Even though the above theory is usually introduced in a book about PDE, such as (Steinbach), it is actually a general theory, which naturally holds for linear algebra where finite dimensional spaces are involved. For example, to solve the linear system \(Ax=b\), where \(A\in \mathbb {R}^{n\times n}\) is symmetric positive definite (SPD), \(x\in \mathbb {R}^n\) and \(b\in \mathbb {R}^n\), we can search the critical point \(x\) which minimizes a functional \(\varphi (x) = \frac {1}{2} ( Ax,x ) - ( b,x )\), where \(( \cdot ,\cdot )\) is the inner product in \(\mathbb {R}^{n}\). According to Understanding about the Lagrange multiplier method and its application in PDEs, the critical point of \(\varphi (x)\) must be a minimum point, if the operator \(A\) is positive semi-definite. Of course, if \(A\) is a SPD matrix in \(\mathbb {R}^{n\times n}\), this condition is satisfied.

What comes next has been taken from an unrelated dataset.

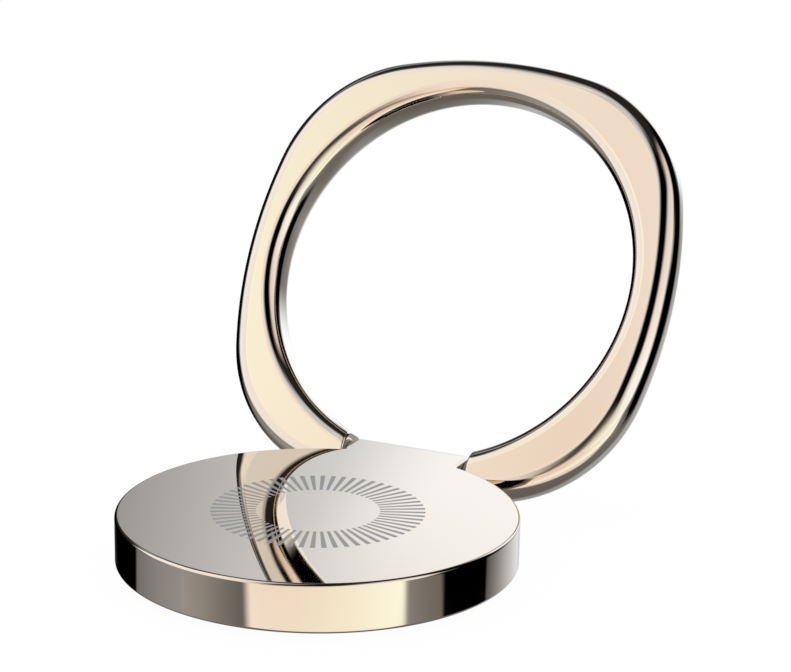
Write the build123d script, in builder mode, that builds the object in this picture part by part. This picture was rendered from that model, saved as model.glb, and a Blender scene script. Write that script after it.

If we use an iterative algorithm, such as the steepest descent method, we need to construct a sequence \(\{ x^{(k)} \}_{k\geq 1}\), which minimizes the functional \(\varphi (x)\) incrementally. In each iteration step, with the previous vector \(x^{(k-1)}\), we search the next vector \(x^{(k)}\) along the negative gradient direction \(-\nabla \varphi (x) \Big \vert _{x^{(k-1)}}\), the concept of which is the same as the Newton’s method in 1D search. The step size in this search direction is an unknown factor \(\alpha ^{(k)}\), which can be obtained by solving the critical point of this functional \begin{equation} \tilde {\varphi }(\alpha ^{(k)}) = \varphi \left (x^{(k)} + \alpha ^{(k)}r^{(k)} \right ), \end{equation} where \(r^{(k)}\) is the unit vector of \(-\nabla \varphi (x)\Big \vert _{x^{(k-1)}}\). Now, let’s see what on earth the gradient of the functional is.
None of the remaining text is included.